Given exercise: Exactly the lines from the start of the data through the line containing "a circle's arc." should be output, with both ends kept and nothing added.

Data segment:
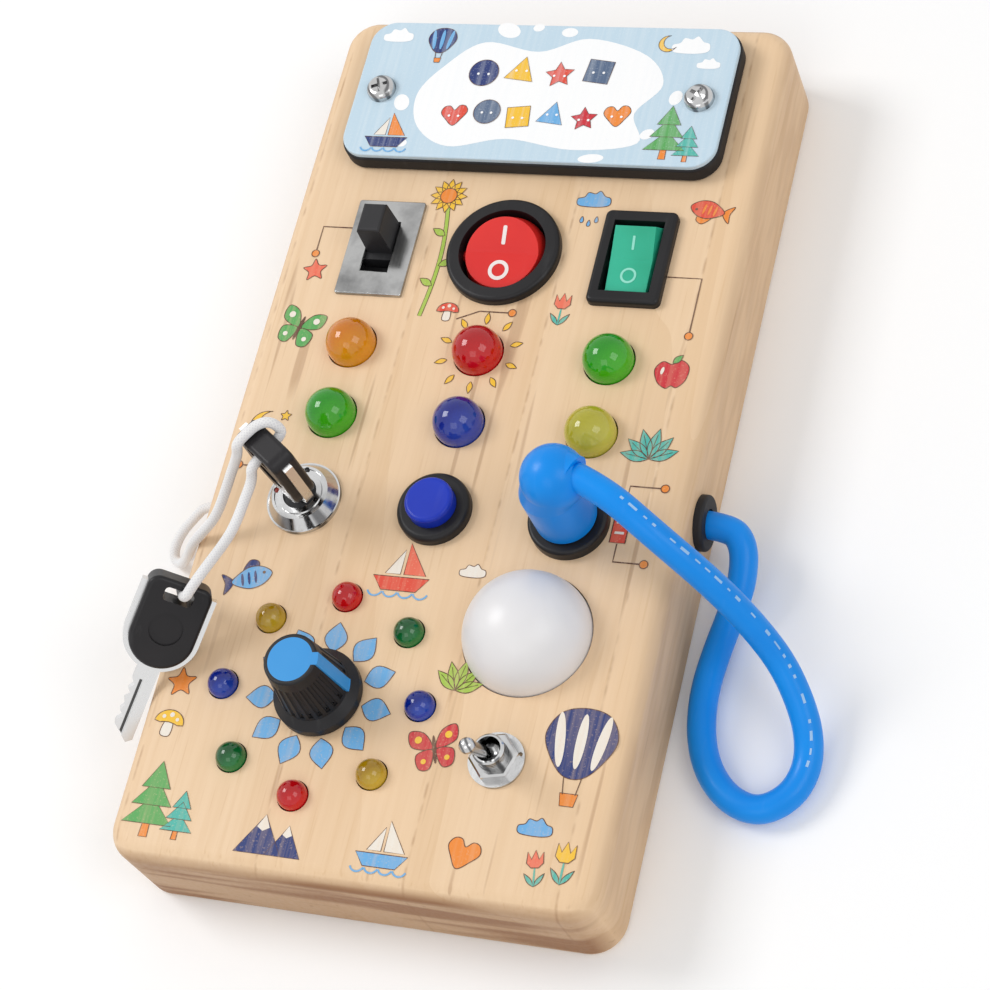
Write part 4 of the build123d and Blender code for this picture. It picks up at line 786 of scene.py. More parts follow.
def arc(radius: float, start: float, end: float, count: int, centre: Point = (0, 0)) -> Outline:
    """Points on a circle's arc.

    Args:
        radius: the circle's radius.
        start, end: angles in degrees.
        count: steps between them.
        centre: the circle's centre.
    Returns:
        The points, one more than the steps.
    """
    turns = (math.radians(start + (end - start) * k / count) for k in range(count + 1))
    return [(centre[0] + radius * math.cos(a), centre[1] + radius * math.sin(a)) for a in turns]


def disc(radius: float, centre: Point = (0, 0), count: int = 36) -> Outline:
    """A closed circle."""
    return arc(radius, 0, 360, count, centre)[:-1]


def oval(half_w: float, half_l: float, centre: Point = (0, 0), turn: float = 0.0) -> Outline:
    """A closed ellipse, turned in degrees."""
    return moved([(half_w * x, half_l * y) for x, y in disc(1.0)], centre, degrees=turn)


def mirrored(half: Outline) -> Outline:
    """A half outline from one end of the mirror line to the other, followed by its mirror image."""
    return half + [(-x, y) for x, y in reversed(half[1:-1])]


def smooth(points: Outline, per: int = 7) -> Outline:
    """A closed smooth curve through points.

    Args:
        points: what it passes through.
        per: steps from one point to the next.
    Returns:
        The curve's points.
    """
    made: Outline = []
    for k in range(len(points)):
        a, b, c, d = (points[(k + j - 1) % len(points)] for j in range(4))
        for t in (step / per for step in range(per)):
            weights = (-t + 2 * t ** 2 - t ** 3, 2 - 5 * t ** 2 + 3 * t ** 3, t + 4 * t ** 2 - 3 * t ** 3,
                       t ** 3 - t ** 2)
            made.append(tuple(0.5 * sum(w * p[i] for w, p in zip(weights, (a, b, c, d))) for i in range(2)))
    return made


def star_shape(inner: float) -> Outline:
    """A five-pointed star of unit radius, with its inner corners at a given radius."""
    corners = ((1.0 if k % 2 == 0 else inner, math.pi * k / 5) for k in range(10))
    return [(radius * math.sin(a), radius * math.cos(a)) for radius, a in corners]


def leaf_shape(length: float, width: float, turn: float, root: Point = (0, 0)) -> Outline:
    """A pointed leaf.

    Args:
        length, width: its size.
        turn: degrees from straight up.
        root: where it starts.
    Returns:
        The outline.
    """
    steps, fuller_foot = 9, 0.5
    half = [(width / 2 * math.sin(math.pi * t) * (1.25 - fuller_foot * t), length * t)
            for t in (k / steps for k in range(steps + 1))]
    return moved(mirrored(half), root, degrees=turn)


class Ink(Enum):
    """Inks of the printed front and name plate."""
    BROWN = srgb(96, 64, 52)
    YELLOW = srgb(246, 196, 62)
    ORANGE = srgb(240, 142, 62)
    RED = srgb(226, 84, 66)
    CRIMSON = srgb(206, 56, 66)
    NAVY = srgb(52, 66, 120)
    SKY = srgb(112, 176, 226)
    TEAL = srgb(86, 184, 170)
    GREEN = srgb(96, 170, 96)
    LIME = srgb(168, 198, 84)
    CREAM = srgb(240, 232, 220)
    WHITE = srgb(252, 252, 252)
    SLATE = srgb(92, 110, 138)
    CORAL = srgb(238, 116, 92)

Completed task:
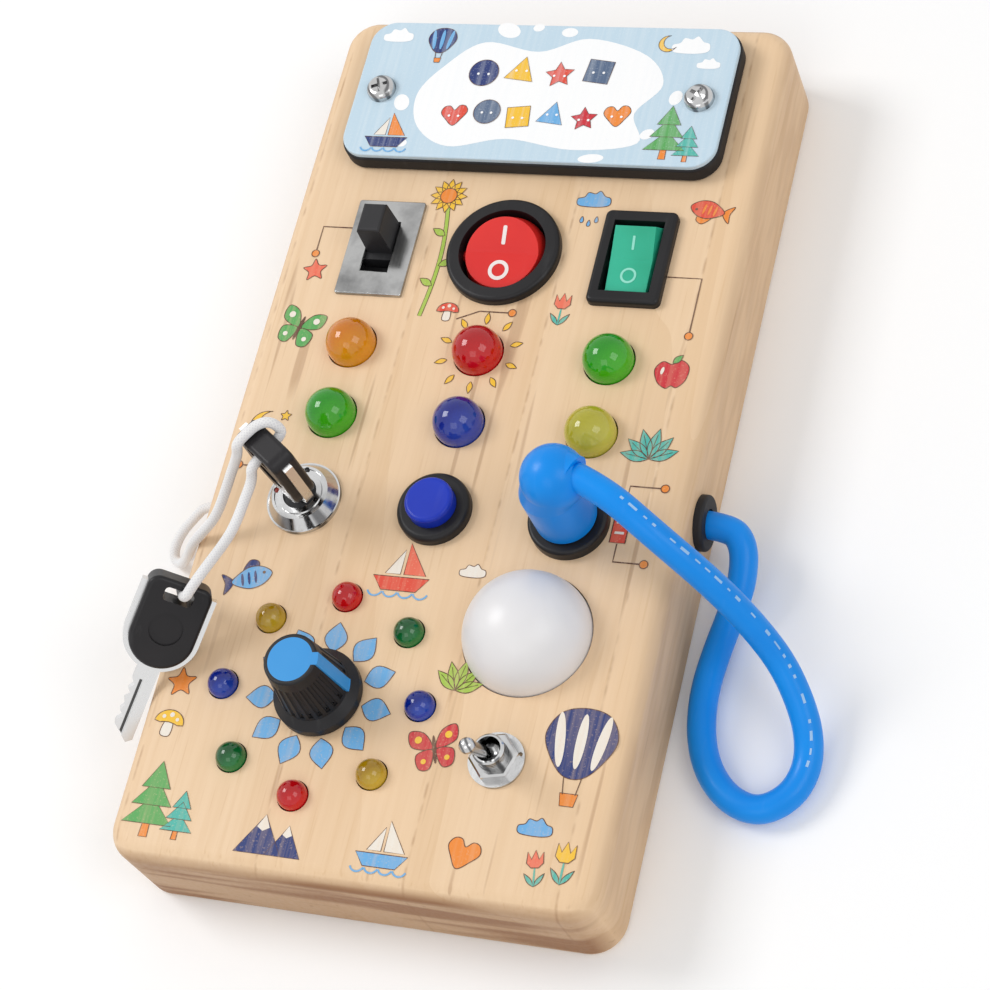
Write part 4 of the build123d and Blender code for this picture. It picks up at line 786 of scene.py. More parts follow.
def arc(radius: float, start: float, end: float, count: int, centre: Point = (0, 0)) -> Outline:
    """Points on a circle's arc.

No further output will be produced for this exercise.